Могут спросить: какое все это имеет отношение к науке, к филологии, наконец, к нашему дорогому Сергею Сергеевичу, о духовности которого на нашем “круглом столе” говорят так громко и так легкомысленно?
Отношение – имеет, но не совсем риторическое и совсем не эстетическое.
Афины и Иерусалим
В поздней статье нашего автора о Вячеславе Иванове (1995) сказано, ближе к концу: ...тоталитаризм сам по себе – абсолютно ложный ответ на реальные и глубокие вопросы, которые не решаются, а заново ставятся крахом тоталитаризма (здесь и в последующей цитате курсив мой. – В. М.).
– Какие вопросы?
Почему эта едва ли не главная сегодня для наук исторического опыта, как и для философии, аверинцевская мысль, которую С. С. в последние годы не раз повторял, не боясь повториться, в своей, может быть, гениальной публицистике, в филологии, к сожалению,осталась не развернутой, не продолженной, тоже как бы брошенной?
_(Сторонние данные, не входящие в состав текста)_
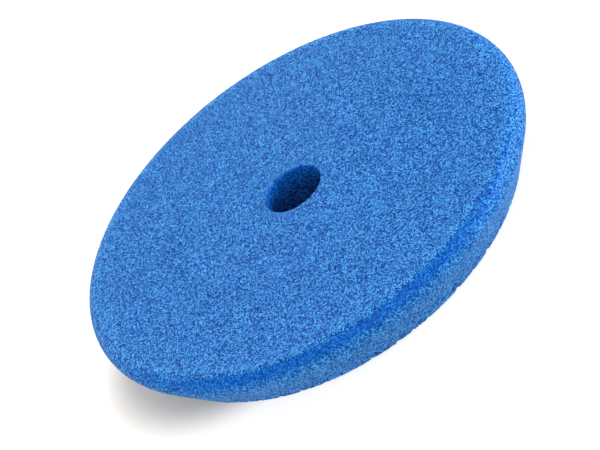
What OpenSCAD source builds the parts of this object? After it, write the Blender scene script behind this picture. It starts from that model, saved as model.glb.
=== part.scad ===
// Round foam polishing pad with a hook-and-loop back and a centre hole.
// It lies on its loops: z = 0 is the face of the loops, +Z points out of the working face,
// and the Z axis is the axis that the pad spins about. Millimetres.

/* [Foam disc] */
// Diameter of the foam at its widest, just below the rounded edge of the working face
face_d = 180; // [120:1:220]
// How much smaller the foam's radius is at its back than at its widest
side_taper = 10; // [0:0.5:15]
// Thickness of the foam
foam_h = 22.4; // [15:0.1:50]
// Radius of the rounded edge round the working face
edge_r = 5; // [1:0.5:7]

/* [Centre hole] */
// Diameter of the hole punched through every layer
hole_d = 23; // [10:0.5:40]

/* [Hook-and-loop back] */
// How far the edge of the loop fabric stays inside the back edge of the foam
back_margin = 5; // [0:0.5:10]
// Height of the loops, from the knitted cloth to their tops
pile_h = 1.8; // [1:0.1:3]
// Thickness of the knitted cloth that holds the loops
cloth_h = 0.6; // [0.3:0.1:1.5]
// Thickness of the hot-melt film between the cloth and the foam
film_h = 0.2; // [0.1:0.05:0.5]

/* [Hidden] */
$fn = 180;

hole_r = hole_d / 2;
face_r = face_d / 2;
back_r = face_r - side_taper;
fabric_r = back_r - back_margin;

// Where each layer starts, counted up from the tops of the loops
cloth_z = pile_h;
film_z = cloth_z + cloth_h;
foam_z = film_z + film_h;

// The rounded edge is one arc that runs into the straight tapered side without a corner.
// arc_r and arc_z are its centre, and side_angle is how far the side leans from upright.
arc_r = face_r - edge_r;
arc_z = foam_h - edge_r;
arc_to_back = norm([arc_r - back_r, arc_z]);
side_angle = atan2(arc_r - back_r, arc_z) + asin(edge_r / arc_to_back);
side_top_r = arc_r + edge_r * cos(side_angle);
side_top_z = arc_z - edge_r * sin(side_angle);

// A flat washer with the pad's own hole in it, for the thin layers of the back
module layer(outer_r, base_z, thickness) {
    translate([0, 0, base_z])
        rotate_extrude()
            translate([hole_r, 0])
                square([outer_r - hole_r, thickness]);
}

// Half of the foam's cross-section, from the wall of the hole to the side
module foam_section() {
    polygon([
        [hole_r, 0],
        [back_r, 0],
        [side_top_r, side_top_z],
        [arc_r, arc_z],
        [arc_r, foam_h],
        [hole_r, foam_h]
    ]);
    translate([arc_r, arc_z])
        circle(r = edge_r);
}

// Open-cell polyurethane foam, cut from block in one piece
module foam_disc() {
    color("royalblue")
        translate([0, 0, foam_z])
            rotate_extrude()
                foam_section();
}

// Hot-melt film that bonds the cloth to the foam
module bonding_film() {
    color("whitesmoke")
        layer(fabric_r, film_z, film_h);
}

// Knitted ground cloth of the loop fabric
module backing_cloth() {
    color("lightgray")
        layer(fabric_r, cloth_z, cloth_h);
}

// The loops that catch the hooks of a backing plate, as one solid as deep as they stand
module loop_pile() {
    color("gainsboro")
        layer(fabric_r, 0, pile_h);
}

foam_disc();
bonding_film();
backing_cloth();
loop_pile();
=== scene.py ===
import itertools
import math

import bpy
import numpy as np
from mathutils import Matrix, Vector


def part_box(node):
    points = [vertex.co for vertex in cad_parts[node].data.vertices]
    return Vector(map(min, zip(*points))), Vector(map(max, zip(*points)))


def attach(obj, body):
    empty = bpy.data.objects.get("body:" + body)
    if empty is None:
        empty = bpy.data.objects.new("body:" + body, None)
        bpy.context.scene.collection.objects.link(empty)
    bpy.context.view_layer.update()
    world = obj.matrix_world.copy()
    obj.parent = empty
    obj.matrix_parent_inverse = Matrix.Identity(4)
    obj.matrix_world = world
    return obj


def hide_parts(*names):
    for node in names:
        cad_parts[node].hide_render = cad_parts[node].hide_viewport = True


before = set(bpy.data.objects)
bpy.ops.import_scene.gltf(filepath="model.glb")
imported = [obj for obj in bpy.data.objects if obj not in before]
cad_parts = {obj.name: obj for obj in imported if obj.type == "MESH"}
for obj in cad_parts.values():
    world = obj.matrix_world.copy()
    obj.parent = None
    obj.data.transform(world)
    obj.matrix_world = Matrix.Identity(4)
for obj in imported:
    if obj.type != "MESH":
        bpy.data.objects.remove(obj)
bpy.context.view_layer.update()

mm = 0.001  # the frame is in metres
tiny = 0.01 * mm
bakeUv = "OFBake"  # the UV map that colours are baked to when the pad is exported
mapHalf = 0.49  # how far a piece reaches from the middle of that map


# sRGB hex, as a paint chart gives it, to the linear colour that a shader takes
def hexColour(code):
    parts = [int(code[i : i + 2], 16) / 255 for i in (1, 3, 5)]
    linear = [p / 12.92 if p <= 0.04045 else ((p + 0.055) / 1.055) ** 2.4 for p in parts]
    return (*linear, 1.0)


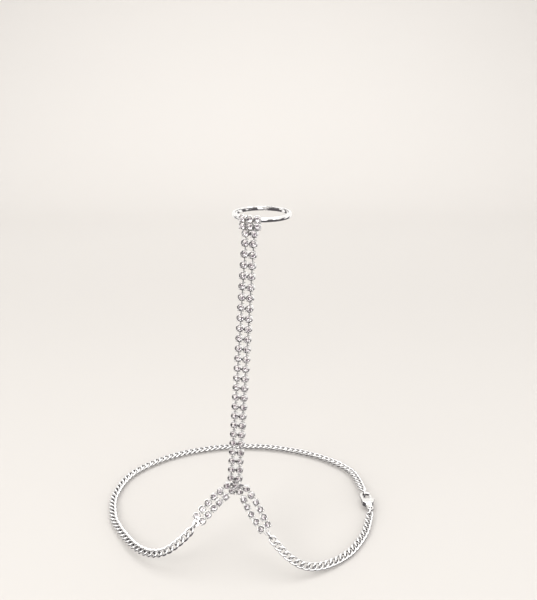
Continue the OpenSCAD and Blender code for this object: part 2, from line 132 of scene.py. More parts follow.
class Seat:
    """The middle of a cup and the way that it faces, read from the stone in it."""

    def __init__(self, corners):
        mid = middle(corners)
        near = sorted(corners, key=lambda c: (c - mid).length)
        table, point, girdle = near[:8], near[8], near[9:]
        self.face = (middle(table) - point).normalized()
        self.at = point - CULET * self.face
        out = girdle[0] - middle(girdle)
        self.stone_r = out.length
        self.corner = out.normalized()
        self.place = None

    def turned(self, hint):
        """Settles the cup's Y as the one of its eight ways that lies nearest to the hint."""
        ways = [Matrix.Rotation(radians(22.5 + 45 * k), 3, self.face) @ self.corner
                for k in range(8)]
        self.place = squared(self.at, self.face, max(ways, key=lambda w: w.dot(hint)))
        return self


def seats(node):
    return [Seat(c) for c in loose_parts(node)]


def rows_on_from(two, loose):
    """Sorts loose seats into the two rows that run on from the given two, and turns each one
    towards the cup before it."""
    start = (two[0].at + two[1].at) / 2
    rows = [[two[0]], [two[1]]]
    loose = sorted(loose, key=lambda s: (s.at - start).length)
    for a, b in zip(loose[::2], loose[1::2]):
        p, q = rows[0][-1].at, rows[1][-1].at
        if (a.at - p).length + (b.at - q).length > (b.at - p).length + (a.at - q).length:
            a, b = b, a
        rows[0].append(a.turned(p - a.at))
        rows[1].append(b.turned(q - b.at))
    return rows


def spread(corners):
    """The middle of a loose part and its axes, from the shortest to the longest."""
    points = np.array(corners)
    mid = points.mean(0)
    axes = np.linalg.eigh(np.cov((points - mid).T))[1].T
    return Vector(mid), [Vector(a) for a in axes]


def link_place(corners):
    mid, (thin, wide, long) = spread(corners)
    return squared(mid, thin, long)


# ---------------------------------------------------------------- shapes, in millimetres

def shape(bm):
    """Keeps a finished shape as a mesh that can be stamped at many places."""
    bmesh.ops.recalc_face_normals(bm, faces=bm.faces)
    mesh = bpy.data.meshes.new("shape")
    bm.to_mesh(mesh)
    bm.free()
    return mesh


def paint_shade(bm, depth):
    """Marks painted shade at each corner, from 0, none, to 1, the darkest shade."""
    layer = bm.verts.layers.float.new("painted_shade")
    for v in bm.verts:
        v[layer] = max(0, min(1, depth(v.co)))


def stamp(bm, mesh, place):
    """Adds one copy of a shape to a piece, at its place."""
    before = len(bm.verts)
    bm.from_mesh(mesh)
    bm.verts.ensure_lookup_table()
    bmesh.ops.transform(bm, matrix=place, verts=bm.verts[before:])


def turned_profile(bm, points, steps, closed=False):
    """Spins an outline of (radius, height) points round Z. An open outline ends on the axis."""
    verts = [bm.verts.new((r, 0, z)) for r, z in points]
    edges = [bm.edges.new(pair) for pair in zip(verts, verts[1:])]
    if closed:
        edges.append(bm.edges.new((verts[-1], verts[0])))
    bmesh.ops.spin(bm, geom=verts + edges, cent=(0, 0, 0), axis=(0, 0, 1), dvec=(0, 0, 0),
                   angle=2 * pi, steps=steps, use_merge=True, use_duplicate=False)
    bmesh.ops.remove_doubles(bm, verts=bm.verts, dist=1e-5)


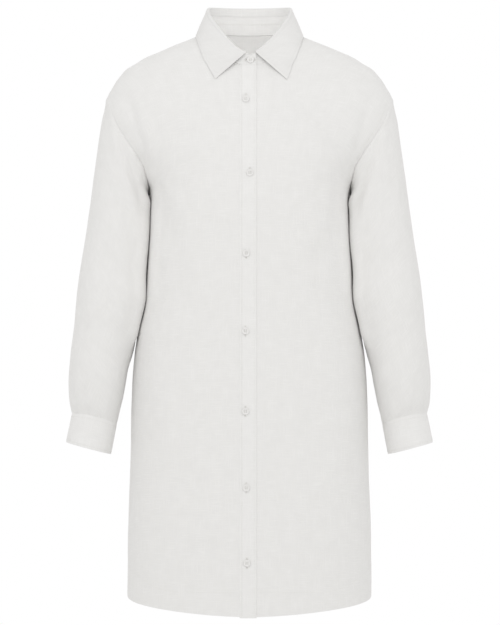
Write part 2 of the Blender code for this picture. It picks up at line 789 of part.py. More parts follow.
def ring_points(around, half, depth_front, depth_back, squareness):
    """A ring's points by the turn round it: outward and forward distances from its middle."""
    around = np.asarray(around, float)
    back = around > 1
    share = np.where(back, 2 - around, around)
    power = 2 / squareness
    depth = np.where(back, depth_back, depth_front)
    reach = half * np.sign(np.cos(HALF)) * np.abs(np.cos(HALF)) ** power
    reach = np.broadcast_to(reach, (len(around), len(HALF)))
    forward = depth[:, None] * np.abs(np.sin(HALF)) ** power
    steps = np.hypot(np.diff(reach), np.diff(forward))
    run = np.concatenate((np.zeros((len(steps), 1)), np.cumsum(steps, axis=1)), axis=1)
    out, ahead = read_rows(share, run / run[:, -1:], (reach, forward))
    return out, np.where(back, -ahead, ahead)


def sleeve_ring(around, ring):
    """One ring of the right sleeve, before it is fitted to the armhole."""
    outer_z = float(SLEEVE.read("outer", ring))
    inner_z = float(SLEEVE.read("inner", ring))
    middle = float(SLEEVE.read("middle", ring))
    outer = np.array((-float(OUTER_LINE.read("out", outer_z)), middle, outer_z))
    inner = np.array((-float(INNER_LINE.read("out", inner_z)), middle, inner_z))
    half = np.linalg.norm(outer - inner) / 2
    out, ahead = ring_points(around, half, float(SLEEVE.read("front", ring)),
                             float(SLEEVE.read("back", ring)),
                             float(SLEEVE.read("squareness", ring)))
    way = (outer - inner) / (2 * half)
    points = (outer + inner) / 2 + out[:, None] * way
    points[:, 1] -= ahead
    return points


def sleeve_fold(around, ring):
    """How far the folds move the sleeve's cloth out."""
    height = np.zeros_like(around)
    for fold in SLEEVE_FOLDS:
        start = np.array(fold["from"]) * (1, RING_SCALE)
        way = np.array(fold["to"]) * (1, RING_SCALE) - start
        beside = around - start[0]
        beyond = ring * RING_SCALE - start[1]
        share = np.clip((beside * way[0] + beyond * way[1]) / (way @ way), 0, 1)
        apart = np.hypot(beside - share * way[0], beyond - share * way[1])
        height += fold["height"] * np.exp(-(apart / fold["width"]) ** 2)
    return height


def sleeve_grid(side):
    """Outer points and directions of a sleeve, in rings from the armhole to the cuff."""
    loop, loop_normal = armhole_loop(side)
    count = len(loop)
    half = count // 2
    steps = np.linalg.norm(np.roll(loop, -1, axis=0) - loop, axis=1)
    front = np.cumsum(np.concatenate(([0], steps[:half])))
    back = np.cumsum(np.concatenate(([0], steps[half:])))
    around = np.concatenate((front / front[-1], 1 + back[1:-1] / back[-1]))
    along = unit(np.roll(loop, -1, axis=0) - np.roll(loop, 1, axis=0))
    away = unit(np.cross(along, loop_normal))
    start = loop + loop_normal * SEAM_RAISE + away * SEAM_AWAY
    residual = start - sleeve_ring(around, 0)
    rows = []
    for ring in SLEEVE_ROWS:
        fade = max(0.0, 1 - ring / RESIDUAL_END) ** 2
        rows.append(sleeve_ring(around, ring) + residual * fade)
    points = np.array(rows)
    normal = grid_normals(points, outward=-1, tube=True)
    rings = np.array(SLEEVE_ROWS, dtype=float)[:, None]
    places = np.broadcast_arrays(around, rings)
    points = points + normal * sleeve_fold(*places)[..., None]
    normal = grid_normals(points, outward=-1, tube=True)
    mirror = np.array((-side, 1, 1))
    return points * mirror, normal * mirror


def sleeve(name, side):
    points, normal = sleeve_grid(side)
    return cloth_wall(name, points, normal, SINGLE, tube=True)


def sleeve_placket(name, side):
    """The strip beside the sleeve's opening, made from the sleeve's own points and moved out."""
    points, normal = sleeve_grid(side)
    rows = slice(SLIT_FIRST_ROW, len(SLEEVE_ROWS))
    columns = slice(*SLIT_COLUMNS)
    outer = points[rows, columns] + normal[rows, columns] * (LAP + SINGLE)
    return cloth_wall(name, outer, normal[rows, columns], SINGLE)


def cuff_grid(side, around, downs):
    """Outer points and directions of a cuff whose ends lap."""
    rows = []
    for down in downs:
        outer = np.array((-CUFF.read("outer_x", down), CUFF.read("middle", down),
                          CUFF.read("outer_z", down)))
        inner = np.array((-CUFF.read("inner_x", down), CUFF.read("middle", down),
                          CUFF.read("inner_z", down)))
        half = np.linalg.norm(outer - inner) / 2
        out, ahead = ring_points(around % 2, half, float(CUFF.read("front", down)),
                                 float(CUFF.read("back", down)), 2.1)
        points = (outer + inner) / 2 + out[:, None] * (outer - inner) / (2 * half)
        points[:, 1] -= ahead
        rows.append(points)
    points = np.array(rows)
    normal = grid_normals(points, outward=-1)
    lift = CUFF_LIFT * ramp((around - CUFF_START - 1.93) / 0.06)
    points = points + normal * lift[None, :, None]
    mirror = np.array((-side, 1, 1))
    return points * mirror, normal * mirror


def cuff(name, side):
    around = np.linspace(CUFF_START, CUFF_START + 2 + CUFF_OVERLAP, CUFF_COLUMNS + 1)
    points, normal = cuff_grid(side, around, CUFF_ROWS)
    return cloth_wall(name, points, normal, DOUBLE)


def button(name, seat, normal):
    """A small dished shell button with its back face on its seat."""
    mesh = bmesh.new()
    bmesh.ops.create_cone(mesh, cap_ends=True, segments=BUTTON_SIDES, radius1=BUTTON_RADIUS * MM,
                          radius2=BUTTON_RADIUS * MM, depth=BUTTON_THICKNESS * MM)
    face = max(mesh.faces, key=lambda one: one.calc_center_median().z)
    bmesh.ops.inset_region(mesh, faces=[face], thickness=BUTTON_RIM * MM, depth=-BUTTON_DISH * MM)
    piece = finish(name, mesh, SHELL)
    way = Vector(normal)
    piece.rotation_mode = "QUATERNION"
    piece.rotation_quaternion = way.to_track_quat("Z", "Y")
    centre = Vector(seat) + way * (BUTTON_SEAT + BUTTON_THICKNESS / 2)
    piece.location = centre * MM
    return piece


def front_button(number, row):
    turn = turn_at(row["x"], row["height"])[0]
    point, normal = body_surface(turn, row["height"])
    return button(f"front_button_{number}", point + normal * (LAP + DOUBLE), normal)


def stand_button():
    angle = np.array([STAND_BUTTON_TURN])
    low, top, out = stand_edges(angle)
    slope = unit(top[0] - low[0])
    normal = unit(out[0] - slope * (out[0] @ slope))
    return button("stand_button", low[0] + (top[0] - low[0]) * STAND_BUTTON_SHARE, normal)


def cuff_button(name, side):
    around = np.array([0.95, 1, 1.05]) * CUFF_OVERLAP / 2 + CUFF_START + 2
    points, normal = cuff_grid(side, around, (0, CUFF_BUTTON_DOWN, 1))
    return button(name, points[1, 1], normal[1, 1])


def clear_scene():
    for item in list(bpy.data.objects):
        bpy.data.objects.remove(item, do_unlink=True)


def build():
    clear_scene()
    front_panel("front_right", -1, RIGHT_NECK_STEPS)
    front_panel("front_left", 1, LEFT_NECK_STEPS)
    placket()
    back_panel()
    yoke()
    collar_stand()
    collar_leaf()
    for name, side in (("right", -1), ("left", 1)):
        sleeve(f"sleeve_{name}", side)
        sleeve_placket(f"sleeve_placket_{name}", side)
        cuff(f"cuff_{name}", side)
        cuff_button(f"cuff_button_{name}", side)
    stand_button()
    for number, row in enumerate(FRONT_BUTTONS, 1):
        front_button(number, row)


build()
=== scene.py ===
"""The looks of a long white linen shirt, filled out as if worn: its cloth, creases, sewing and buttons.

Sizes are in millimetres and become metres when a mesh is made. The front faces -Y, +Z is up, and
the origin lies at the middle of the neck. Right and left are the wearer's: the right is at -X.
A place on the body is given by its height and its turn: 0 at the centre front, 1 at the left side,
2 at the centre back, and the same numbers with a minus sign on the right.
"""

import math

import bmesh
import bpy
import numpy as np
from mathutils import Matrix, Vector, noise


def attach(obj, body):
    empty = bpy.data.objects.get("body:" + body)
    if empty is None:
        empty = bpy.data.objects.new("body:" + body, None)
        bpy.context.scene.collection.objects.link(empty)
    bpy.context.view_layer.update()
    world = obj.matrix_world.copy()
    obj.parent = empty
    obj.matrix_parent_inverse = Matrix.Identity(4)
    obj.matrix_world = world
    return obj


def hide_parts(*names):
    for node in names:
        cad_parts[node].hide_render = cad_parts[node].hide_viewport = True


MM = 0.001

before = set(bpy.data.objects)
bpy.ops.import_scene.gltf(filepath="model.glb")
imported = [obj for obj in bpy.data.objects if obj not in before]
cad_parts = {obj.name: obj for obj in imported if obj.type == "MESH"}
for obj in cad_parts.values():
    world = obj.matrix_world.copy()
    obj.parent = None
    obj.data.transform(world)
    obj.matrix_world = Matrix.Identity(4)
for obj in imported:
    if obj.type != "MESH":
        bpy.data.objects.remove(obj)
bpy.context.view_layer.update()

# Camera, light and floor


def make_camera():
    """Level with the middle of the shirt and far off, so that its sides look nearly parallel."""
    lens = bpy.data.cameras.new("camera")
    lens.sensor_fit = "VERTICAL"
    lens.sensor_height = 24
    lens.lens = 144
    camera = bpy.data.objects.new("camera", lens)
    camera.location = (0.0008, -6.0, -0.4392)
    camera.rotation_euler = (math.radians(90), 0, 0)
    bpy.context.collection.objects.link(camera)
    bpy.context.scene.camera = camera


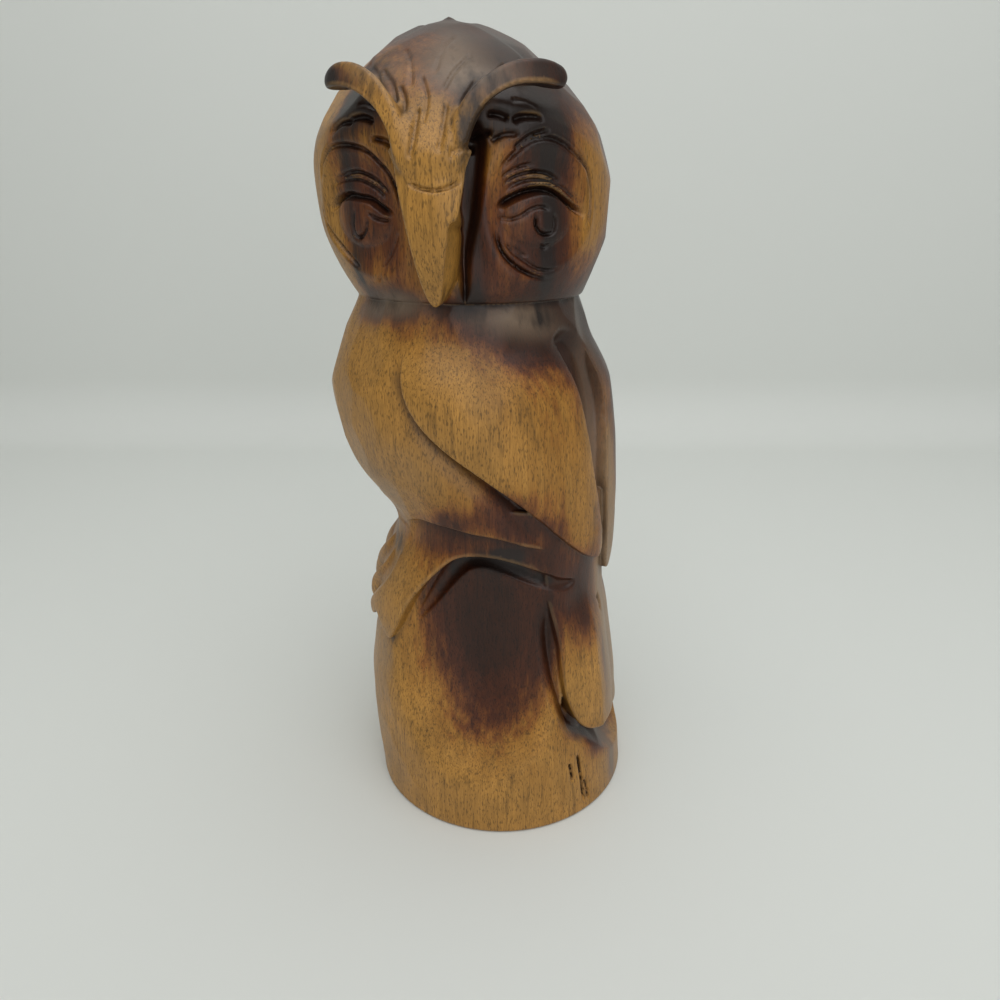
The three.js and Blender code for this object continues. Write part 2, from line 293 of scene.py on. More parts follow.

Аверинцев слишком часто ставит точку там, где недосказанность – прием неизбежный и продуктивный в условиях несвободы – в других условиях заметно теряет свои преимущества, зато усиливает свои изначальные недостатки. С. С. не случайно писал о риторике и переводил “Риторику” Аристотеля; к его собственной риторике риторически не подступиться – так блистательно она выстроена, так, если угодно, “сделана”. Но предметно никакая речь (даже поэтическая, даже лирическая) не кончается точкой, строфой, рифмой, сколь угодно убедительной или трогательной интонацией; любое высказывание по своему смыслу не завершено и скорее обрывается – как в только что приведенной цитате. Реальные и глубокие вопросы, которые советский век не поставил, тем более не решил, а только вытеснил или подменил собою на время, – ведь это же, среди прочего, и о будущем филологии, если исходить из того, что оно, это будущее, философски выражаясь, “возможно”.